> [Set problem]
From the entries below, extract every line that includes the word "JSON".

Stored items
★ ★ ★

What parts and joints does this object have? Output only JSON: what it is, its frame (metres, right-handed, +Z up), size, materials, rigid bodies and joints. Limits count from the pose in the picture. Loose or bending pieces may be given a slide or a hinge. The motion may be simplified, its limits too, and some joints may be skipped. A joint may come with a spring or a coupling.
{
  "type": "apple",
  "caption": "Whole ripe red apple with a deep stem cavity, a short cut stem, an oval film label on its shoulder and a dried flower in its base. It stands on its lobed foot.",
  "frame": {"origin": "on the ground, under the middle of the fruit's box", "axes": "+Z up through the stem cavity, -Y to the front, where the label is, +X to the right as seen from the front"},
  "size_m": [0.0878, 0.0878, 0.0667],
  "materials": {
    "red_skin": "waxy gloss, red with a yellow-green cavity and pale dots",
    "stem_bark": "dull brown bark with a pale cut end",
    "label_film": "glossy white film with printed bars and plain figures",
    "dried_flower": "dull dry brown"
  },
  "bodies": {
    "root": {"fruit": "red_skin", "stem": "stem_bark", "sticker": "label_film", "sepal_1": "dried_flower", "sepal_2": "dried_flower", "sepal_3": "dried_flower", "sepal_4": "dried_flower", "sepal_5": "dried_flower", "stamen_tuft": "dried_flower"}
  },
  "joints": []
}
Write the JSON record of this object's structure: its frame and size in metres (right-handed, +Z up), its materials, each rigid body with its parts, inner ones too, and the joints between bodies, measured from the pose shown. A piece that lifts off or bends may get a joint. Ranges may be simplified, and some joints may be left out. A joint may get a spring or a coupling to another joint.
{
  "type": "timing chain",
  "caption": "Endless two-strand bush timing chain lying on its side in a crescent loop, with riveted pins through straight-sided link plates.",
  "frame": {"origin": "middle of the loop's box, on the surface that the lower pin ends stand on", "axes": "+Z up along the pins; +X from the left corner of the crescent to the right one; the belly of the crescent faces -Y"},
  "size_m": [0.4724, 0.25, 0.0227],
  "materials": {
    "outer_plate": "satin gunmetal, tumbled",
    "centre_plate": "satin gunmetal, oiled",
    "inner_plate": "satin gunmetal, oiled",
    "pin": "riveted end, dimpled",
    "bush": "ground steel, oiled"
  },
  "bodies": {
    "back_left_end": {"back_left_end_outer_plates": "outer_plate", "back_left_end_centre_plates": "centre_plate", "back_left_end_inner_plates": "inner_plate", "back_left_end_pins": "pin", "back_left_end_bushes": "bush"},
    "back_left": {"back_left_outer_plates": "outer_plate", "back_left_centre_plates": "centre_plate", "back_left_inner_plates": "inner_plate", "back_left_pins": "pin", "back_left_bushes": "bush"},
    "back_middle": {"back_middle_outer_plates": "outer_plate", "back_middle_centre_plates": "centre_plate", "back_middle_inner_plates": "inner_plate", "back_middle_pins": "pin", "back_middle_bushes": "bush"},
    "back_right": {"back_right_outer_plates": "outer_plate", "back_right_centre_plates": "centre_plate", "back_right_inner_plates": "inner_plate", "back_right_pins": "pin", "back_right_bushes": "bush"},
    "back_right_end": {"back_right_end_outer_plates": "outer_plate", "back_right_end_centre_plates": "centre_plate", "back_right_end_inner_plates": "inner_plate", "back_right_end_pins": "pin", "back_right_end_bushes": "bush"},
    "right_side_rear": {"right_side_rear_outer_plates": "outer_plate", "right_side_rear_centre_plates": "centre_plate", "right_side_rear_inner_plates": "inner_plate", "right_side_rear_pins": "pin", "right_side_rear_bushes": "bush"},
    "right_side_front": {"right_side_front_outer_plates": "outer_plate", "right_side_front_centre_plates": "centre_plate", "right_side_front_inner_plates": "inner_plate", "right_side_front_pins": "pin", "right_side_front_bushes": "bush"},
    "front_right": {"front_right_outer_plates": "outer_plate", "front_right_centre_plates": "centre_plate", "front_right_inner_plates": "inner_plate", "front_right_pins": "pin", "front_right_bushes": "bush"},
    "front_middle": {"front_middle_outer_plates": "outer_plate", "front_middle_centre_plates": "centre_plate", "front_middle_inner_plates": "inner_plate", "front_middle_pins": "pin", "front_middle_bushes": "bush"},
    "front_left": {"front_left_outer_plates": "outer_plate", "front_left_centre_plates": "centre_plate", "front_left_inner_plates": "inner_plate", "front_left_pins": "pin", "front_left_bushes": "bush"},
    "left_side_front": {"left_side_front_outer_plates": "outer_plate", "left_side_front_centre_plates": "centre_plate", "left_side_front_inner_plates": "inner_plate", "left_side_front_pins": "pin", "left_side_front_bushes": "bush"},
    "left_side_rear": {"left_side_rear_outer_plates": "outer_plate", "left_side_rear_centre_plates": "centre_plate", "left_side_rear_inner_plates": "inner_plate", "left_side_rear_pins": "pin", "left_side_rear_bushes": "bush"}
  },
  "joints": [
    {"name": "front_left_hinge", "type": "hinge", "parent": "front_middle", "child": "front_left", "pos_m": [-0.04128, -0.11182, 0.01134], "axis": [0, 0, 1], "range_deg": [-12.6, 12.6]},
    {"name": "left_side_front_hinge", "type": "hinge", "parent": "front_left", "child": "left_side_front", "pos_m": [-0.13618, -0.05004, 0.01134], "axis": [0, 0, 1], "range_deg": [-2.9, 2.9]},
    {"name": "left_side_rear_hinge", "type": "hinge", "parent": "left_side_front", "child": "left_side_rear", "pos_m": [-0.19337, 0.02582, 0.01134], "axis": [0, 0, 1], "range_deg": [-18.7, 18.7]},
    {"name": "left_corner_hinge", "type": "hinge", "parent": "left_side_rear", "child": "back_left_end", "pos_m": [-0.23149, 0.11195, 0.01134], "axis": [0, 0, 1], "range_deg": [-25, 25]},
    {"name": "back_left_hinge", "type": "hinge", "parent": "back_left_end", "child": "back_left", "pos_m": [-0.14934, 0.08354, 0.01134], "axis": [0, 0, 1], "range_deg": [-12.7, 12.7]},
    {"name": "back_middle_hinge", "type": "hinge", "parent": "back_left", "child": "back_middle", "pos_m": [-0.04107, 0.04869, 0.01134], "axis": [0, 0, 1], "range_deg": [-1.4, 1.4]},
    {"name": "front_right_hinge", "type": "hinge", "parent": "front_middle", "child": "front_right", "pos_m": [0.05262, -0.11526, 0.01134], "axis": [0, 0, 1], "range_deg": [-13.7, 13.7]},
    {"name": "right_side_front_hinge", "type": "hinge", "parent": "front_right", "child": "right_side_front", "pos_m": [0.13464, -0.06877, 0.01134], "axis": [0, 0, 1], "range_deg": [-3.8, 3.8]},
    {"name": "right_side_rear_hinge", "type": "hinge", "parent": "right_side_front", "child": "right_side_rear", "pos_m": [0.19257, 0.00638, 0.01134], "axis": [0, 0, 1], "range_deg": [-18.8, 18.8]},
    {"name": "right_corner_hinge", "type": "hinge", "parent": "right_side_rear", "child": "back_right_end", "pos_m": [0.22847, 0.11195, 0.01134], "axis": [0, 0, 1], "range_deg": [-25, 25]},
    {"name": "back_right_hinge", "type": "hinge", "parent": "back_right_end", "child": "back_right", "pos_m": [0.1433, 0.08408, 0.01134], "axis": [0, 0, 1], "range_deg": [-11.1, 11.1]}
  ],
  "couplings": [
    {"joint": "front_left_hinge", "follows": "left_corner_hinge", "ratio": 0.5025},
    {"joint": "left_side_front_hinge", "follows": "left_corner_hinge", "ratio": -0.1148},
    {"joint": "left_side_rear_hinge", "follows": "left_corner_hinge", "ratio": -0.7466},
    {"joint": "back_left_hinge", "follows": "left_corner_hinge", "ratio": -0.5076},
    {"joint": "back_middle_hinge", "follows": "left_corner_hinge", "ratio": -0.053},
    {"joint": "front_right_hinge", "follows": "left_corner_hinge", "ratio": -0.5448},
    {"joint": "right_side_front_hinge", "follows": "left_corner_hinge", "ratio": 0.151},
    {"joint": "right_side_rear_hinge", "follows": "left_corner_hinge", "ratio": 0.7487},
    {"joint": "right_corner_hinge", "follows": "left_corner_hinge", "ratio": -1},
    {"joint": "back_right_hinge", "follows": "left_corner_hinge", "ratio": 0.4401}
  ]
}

★ ★ ★

> [Task output]
What parts and joints does this object have? Output only JSON: what it is, its frame (metres, right-handed, +Z up), size, materials, rigid bodies and joints. Limits count from the pose in the picture. Loose or bending pieces may be given a slide or a hinge. The motion may be simplified, its limits too, and some joints may be skipped. A joint may come with a spring or a coupling.
Write the JSON record of this object's structure: its frame and size in metres (right-handed, +Z up), its materials, each rigid body with its parts, inner ones too, and the joints between bodies, measured from the pose shown. A piece that lifts off or bends may get a joint. Ranges may be simplified, and some joints may be left out. A joint may get a spring or a coupling to another joint.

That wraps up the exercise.